### [Given material]
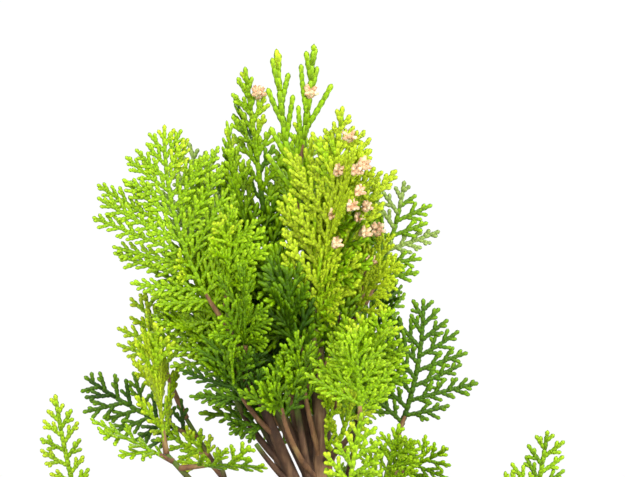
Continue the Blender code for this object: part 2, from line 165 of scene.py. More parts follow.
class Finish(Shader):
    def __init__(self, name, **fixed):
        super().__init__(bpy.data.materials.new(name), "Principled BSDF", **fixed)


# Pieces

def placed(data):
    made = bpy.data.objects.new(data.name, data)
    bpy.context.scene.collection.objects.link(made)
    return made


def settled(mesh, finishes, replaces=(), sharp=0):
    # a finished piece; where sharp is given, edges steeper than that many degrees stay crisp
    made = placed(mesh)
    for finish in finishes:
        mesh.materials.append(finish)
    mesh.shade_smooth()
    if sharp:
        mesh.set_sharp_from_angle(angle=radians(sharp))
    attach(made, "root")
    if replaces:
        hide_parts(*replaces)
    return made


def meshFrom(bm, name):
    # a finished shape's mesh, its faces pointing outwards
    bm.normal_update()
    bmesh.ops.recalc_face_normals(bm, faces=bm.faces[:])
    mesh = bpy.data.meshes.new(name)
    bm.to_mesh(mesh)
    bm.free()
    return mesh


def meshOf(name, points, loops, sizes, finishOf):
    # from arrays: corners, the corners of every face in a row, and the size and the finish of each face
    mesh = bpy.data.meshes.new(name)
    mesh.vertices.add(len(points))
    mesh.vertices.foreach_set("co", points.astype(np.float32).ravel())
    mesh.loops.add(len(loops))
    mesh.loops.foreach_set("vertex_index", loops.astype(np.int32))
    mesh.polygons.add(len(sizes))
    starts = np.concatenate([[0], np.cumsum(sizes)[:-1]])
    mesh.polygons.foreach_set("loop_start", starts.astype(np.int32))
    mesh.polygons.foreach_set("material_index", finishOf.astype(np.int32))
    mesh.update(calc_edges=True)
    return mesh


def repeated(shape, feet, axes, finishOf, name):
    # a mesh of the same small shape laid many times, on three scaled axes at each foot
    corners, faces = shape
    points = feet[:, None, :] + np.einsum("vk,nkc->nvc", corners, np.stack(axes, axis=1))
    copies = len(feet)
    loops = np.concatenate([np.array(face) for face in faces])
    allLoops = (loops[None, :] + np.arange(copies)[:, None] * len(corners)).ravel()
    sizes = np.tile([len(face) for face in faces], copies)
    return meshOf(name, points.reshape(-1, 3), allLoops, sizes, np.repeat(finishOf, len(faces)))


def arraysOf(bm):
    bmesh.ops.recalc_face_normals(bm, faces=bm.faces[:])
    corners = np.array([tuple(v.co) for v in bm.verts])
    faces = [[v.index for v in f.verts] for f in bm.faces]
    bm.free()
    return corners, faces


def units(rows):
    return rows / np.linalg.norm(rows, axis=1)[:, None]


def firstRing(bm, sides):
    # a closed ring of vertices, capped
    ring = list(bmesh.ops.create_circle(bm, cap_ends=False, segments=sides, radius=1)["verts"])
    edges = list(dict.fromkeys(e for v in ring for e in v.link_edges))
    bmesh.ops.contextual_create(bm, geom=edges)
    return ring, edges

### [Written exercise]
Scan the data above; copy every line where "scene" appears.

### [Written reply]
Continue the Blender code for this object: part 2, from line 165 of scene.py. More parts follow.
    bpy.context.scene.collection.objects.link(made)